SHORT EXERCISE: In the listing that follows, locate the line containing "attach(piece, body)" and the line containing "return Vector((a *". Retype exactly those two lines and every line between them, and nothing more.

STORED DATA:
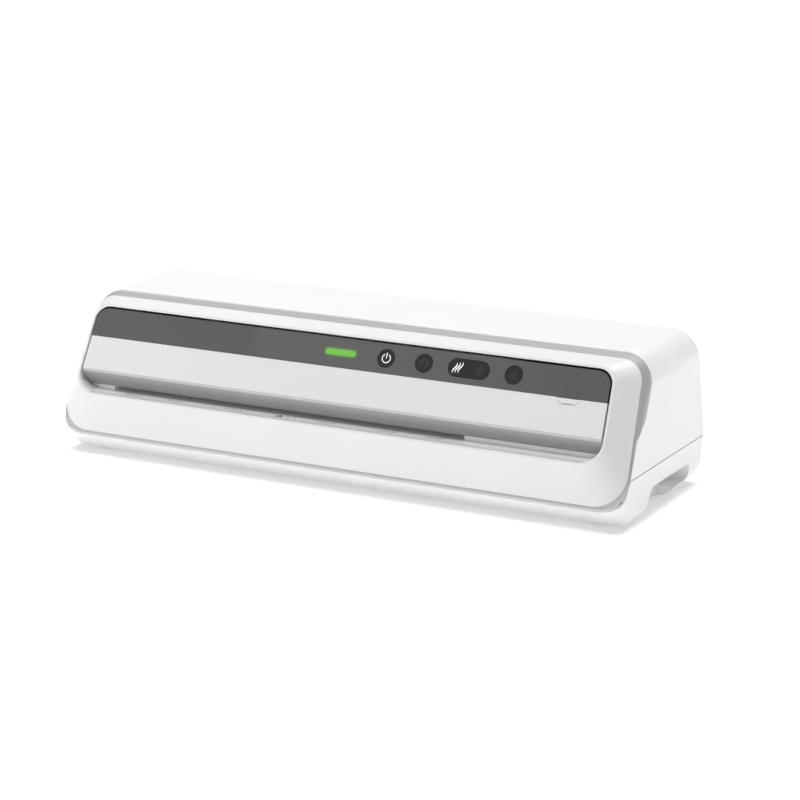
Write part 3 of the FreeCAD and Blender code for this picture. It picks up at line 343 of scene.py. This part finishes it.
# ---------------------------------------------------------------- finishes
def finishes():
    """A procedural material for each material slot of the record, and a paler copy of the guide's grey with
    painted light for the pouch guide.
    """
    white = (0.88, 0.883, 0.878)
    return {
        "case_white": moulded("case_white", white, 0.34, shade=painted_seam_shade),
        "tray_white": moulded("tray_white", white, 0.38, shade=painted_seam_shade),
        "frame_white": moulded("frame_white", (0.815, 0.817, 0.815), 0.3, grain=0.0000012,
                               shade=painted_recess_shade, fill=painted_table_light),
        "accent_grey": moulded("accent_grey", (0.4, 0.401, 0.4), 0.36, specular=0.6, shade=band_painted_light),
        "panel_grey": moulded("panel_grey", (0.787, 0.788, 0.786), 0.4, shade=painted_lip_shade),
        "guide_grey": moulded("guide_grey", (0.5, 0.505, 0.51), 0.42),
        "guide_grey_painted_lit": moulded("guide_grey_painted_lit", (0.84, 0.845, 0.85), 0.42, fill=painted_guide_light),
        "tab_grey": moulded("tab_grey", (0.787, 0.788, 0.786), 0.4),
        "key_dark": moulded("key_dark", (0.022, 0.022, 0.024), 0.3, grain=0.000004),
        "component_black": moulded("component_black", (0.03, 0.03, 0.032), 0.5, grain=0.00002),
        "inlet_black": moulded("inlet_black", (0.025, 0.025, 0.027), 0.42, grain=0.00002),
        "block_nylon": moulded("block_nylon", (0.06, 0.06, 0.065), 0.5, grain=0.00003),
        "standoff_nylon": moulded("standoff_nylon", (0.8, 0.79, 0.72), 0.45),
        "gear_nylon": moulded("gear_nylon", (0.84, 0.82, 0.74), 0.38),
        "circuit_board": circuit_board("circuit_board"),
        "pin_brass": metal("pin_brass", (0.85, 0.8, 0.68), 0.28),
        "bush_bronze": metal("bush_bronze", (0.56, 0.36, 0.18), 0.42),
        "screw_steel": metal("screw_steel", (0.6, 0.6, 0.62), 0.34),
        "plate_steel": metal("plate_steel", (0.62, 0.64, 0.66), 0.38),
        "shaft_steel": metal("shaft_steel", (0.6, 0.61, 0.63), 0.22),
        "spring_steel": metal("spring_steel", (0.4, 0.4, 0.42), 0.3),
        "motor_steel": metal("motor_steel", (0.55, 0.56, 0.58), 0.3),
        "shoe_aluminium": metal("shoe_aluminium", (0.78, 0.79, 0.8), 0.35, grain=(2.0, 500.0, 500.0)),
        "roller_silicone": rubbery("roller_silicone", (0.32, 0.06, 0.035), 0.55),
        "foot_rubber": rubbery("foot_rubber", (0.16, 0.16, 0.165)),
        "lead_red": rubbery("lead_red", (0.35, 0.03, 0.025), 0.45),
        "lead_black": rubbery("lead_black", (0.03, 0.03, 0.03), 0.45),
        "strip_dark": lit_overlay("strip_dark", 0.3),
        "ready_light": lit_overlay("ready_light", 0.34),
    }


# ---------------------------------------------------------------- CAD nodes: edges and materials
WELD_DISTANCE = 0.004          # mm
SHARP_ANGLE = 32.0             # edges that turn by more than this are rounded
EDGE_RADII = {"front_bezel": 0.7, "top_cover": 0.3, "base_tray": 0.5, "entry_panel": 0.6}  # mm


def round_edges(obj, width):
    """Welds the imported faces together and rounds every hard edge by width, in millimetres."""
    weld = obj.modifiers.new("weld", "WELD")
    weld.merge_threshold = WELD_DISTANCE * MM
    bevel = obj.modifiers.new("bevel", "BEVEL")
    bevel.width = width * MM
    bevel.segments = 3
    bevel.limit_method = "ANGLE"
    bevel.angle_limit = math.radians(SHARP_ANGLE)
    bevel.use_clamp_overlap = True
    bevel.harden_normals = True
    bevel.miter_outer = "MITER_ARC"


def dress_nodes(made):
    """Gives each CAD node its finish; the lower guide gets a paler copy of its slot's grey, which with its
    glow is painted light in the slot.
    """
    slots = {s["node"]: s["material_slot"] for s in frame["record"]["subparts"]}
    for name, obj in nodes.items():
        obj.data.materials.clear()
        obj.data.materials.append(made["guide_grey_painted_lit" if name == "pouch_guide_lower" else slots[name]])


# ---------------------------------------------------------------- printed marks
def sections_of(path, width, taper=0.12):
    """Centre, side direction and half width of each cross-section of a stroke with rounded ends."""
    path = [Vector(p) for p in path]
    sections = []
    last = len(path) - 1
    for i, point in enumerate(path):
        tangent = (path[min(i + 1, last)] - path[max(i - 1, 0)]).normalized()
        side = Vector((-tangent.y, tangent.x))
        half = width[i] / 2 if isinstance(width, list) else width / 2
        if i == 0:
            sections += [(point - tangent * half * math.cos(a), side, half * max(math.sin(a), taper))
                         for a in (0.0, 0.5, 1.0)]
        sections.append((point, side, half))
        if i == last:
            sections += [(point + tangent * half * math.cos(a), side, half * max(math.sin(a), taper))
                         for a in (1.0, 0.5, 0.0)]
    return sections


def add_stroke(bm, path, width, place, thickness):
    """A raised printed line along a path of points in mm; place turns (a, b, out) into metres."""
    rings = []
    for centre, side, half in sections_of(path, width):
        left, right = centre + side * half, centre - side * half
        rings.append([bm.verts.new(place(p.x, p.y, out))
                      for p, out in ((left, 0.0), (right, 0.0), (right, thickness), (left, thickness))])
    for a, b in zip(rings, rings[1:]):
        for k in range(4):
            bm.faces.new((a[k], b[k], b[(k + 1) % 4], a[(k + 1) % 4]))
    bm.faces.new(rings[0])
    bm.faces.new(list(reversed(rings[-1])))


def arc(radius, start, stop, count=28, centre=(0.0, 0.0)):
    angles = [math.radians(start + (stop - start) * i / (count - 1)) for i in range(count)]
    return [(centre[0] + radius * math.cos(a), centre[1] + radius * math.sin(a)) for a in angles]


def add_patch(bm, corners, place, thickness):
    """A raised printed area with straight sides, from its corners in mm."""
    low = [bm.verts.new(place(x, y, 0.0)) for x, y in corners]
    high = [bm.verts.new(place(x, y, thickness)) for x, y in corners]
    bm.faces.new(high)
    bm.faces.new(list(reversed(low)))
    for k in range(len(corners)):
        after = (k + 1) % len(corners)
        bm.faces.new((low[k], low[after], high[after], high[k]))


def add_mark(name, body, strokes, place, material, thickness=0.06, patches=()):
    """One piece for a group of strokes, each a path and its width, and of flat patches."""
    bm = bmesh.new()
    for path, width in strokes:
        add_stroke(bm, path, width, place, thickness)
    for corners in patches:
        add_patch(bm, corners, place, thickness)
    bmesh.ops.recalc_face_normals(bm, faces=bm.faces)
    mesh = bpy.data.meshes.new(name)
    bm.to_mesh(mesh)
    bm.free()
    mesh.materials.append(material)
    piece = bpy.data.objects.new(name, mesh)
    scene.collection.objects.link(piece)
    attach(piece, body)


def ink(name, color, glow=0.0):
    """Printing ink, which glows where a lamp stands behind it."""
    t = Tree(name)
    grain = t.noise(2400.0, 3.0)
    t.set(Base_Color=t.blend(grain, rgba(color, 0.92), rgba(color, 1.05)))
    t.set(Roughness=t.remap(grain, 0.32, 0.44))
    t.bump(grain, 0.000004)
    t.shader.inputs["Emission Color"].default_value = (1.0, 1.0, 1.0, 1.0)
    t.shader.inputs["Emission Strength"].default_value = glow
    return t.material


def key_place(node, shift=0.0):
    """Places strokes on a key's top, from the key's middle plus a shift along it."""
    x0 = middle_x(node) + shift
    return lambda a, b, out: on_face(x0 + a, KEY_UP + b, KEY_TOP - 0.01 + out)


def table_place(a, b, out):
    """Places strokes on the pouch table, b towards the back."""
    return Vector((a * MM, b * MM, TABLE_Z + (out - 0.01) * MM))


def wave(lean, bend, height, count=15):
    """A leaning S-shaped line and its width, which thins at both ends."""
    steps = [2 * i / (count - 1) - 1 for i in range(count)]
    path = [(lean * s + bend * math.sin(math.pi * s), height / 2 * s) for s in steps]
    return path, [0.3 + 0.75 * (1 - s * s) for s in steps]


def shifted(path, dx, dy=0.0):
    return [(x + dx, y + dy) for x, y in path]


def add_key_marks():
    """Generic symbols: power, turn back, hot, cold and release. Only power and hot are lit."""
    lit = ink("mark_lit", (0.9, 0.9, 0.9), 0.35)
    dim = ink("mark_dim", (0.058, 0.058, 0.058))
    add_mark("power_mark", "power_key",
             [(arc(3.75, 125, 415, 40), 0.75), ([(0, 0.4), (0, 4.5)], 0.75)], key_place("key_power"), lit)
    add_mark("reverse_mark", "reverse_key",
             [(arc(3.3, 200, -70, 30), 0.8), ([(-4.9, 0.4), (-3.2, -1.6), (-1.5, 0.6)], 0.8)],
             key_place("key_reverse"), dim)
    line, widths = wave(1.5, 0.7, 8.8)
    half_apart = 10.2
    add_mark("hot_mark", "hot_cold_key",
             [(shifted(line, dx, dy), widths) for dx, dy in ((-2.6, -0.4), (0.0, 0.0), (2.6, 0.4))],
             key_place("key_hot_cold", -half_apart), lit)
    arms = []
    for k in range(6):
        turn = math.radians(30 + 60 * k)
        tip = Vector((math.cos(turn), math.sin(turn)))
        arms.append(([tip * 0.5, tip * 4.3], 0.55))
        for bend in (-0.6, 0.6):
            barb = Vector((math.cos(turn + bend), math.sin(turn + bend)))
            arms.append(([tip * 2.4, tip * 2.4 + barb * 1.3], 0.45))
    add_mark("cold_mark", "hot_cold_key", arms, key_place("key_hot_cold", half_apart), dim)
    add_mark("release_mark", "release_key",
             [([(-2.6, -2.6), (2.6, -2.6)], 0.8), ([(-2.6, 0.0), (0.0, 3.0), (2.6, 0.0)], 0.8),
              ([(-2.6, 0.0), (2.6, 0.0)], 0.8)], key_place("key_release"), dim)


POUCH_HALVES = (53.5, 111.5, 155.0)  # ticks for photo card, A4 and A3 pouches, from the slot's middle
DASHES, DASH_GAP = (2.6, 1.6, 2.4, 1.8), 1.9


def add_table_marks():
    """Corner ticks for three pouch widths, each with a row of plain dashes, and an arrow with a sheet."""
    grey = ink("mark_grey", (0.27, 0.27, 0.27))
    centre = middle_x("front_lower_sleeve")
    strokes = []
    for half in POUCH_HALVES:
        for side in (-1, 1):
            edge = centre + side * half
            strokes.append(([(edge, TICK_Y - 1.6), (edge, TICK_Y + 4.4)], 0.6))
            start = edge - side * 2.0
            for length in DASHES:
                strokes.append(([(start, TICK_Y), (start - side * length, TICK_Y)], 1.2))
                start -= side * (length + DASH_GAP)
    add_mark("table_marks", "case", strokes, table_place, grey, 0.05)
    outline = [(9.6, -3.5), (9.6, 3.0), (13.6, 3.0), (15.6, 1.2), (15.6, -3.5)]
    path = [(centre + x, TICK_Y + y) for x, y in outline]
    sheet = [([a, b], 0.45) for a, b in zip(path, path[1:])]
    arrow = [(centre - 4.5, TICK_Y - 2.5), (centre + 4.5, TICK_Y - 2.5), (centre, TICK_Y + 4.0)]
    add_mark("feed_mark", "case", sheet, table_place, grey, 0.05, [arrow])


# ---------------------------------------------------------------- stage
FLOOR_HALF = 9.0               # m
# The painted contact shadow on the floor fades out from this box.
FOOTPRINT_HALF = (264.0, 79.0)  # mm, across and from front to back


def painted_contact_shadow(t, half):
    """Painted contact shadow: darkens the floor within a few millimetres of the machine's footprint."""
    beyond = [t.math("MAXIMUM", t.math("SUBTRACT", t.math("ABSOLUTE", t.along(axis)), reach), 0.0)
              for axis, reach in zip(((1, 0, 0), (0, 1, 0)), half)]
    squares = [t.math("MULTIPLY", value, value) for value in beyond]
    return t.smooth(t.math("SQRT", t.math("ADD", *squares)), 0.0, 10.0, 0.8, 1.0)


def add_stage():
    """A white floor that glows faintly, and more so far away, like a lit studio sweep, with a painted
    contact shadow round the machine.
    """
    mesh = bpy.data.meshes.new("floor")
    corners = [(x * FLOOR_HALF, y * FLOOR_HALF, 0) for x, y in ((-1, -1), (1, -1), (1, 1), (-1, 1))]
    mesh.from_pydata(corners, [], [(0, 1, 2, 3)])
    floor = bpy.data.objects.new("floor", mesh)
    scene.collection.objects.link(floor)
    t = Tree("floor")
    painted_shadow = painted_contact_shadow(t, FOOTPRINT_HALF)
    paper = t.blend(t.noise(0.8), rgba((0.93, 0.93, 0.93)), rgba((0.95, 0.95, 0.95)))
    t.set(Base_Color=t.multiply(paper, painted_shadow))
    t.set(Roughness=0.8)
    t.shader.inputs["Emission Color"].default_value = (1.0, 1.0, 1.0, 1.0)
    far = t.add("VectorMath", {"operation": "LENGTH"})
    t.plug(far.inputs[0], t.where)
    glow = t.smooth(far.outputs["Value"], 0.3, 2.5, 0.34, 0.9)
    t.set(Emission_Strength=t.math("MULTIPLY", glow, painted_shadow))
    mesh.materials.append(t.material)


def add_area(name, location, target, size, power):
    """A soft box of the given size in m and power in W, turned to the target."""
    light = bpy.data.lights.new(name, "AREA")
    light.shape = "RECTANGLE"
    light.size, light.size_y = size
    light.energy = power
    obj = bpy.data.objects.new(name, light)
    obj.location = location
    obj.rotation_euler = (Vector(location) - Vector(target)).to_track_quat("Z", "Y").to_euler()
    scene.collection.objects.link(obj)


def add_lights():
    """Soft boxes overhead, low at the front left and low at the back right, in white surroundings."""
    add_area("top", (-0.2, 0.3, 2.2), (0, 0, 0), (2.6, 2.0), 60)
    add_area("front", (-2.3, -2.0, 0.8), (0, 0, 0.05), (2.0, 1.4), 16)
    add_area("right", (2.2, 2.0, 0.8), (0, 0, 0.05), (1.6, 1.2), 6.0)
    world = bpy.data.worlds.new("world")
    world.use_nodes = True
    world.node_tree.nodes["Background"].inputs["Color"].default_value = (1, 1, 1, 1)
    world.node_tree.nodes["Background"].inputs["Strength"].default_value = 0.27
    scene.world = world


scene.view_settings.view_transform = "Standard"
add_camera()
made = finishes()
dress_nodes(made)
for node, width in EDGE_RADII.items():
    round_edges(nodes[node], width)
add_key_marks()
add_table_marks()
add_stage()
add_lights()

OUTPUT OF THE EXERCISE:
    attach(piece, body)


def ink(name, color, glow=0.0):
    """Printing ink, which glows where a lamp stands behind it."""
    t = Tree(name)
    grain = t.noise(2400.0, 3.0)
    t.set(Base_Color=t.blend(grain, rgba(color, 0.92), rgba(color, 1.05)))
    t.set(Roughness=t.remap(grain, 0.32, 0.44))
    t.bump(grain, 0.000004)
    t.shader.inputs["Emission Color"].default_value = (1.0, 1.0, 1.0, 1.0)
    t.shader.inputs["Emission Strength"].default_value = glow
    return t.material


def key_place(node, shift=0.0):
    """Places strokes on a key's top, from the key's middle plus a shift along it."""
    x0 = middle_x(node) + shift
    return lambda a, b, out: on_face(x0 + a, KEY_UP + b, KEY_TOP - 0.01 + out)


def table_place(a, b, out):
    """Places strokes on the pouch table, b towards the back."""
    return Vector((a * MM, b * MM, TABLE_Z + (out - 0.01) * MM))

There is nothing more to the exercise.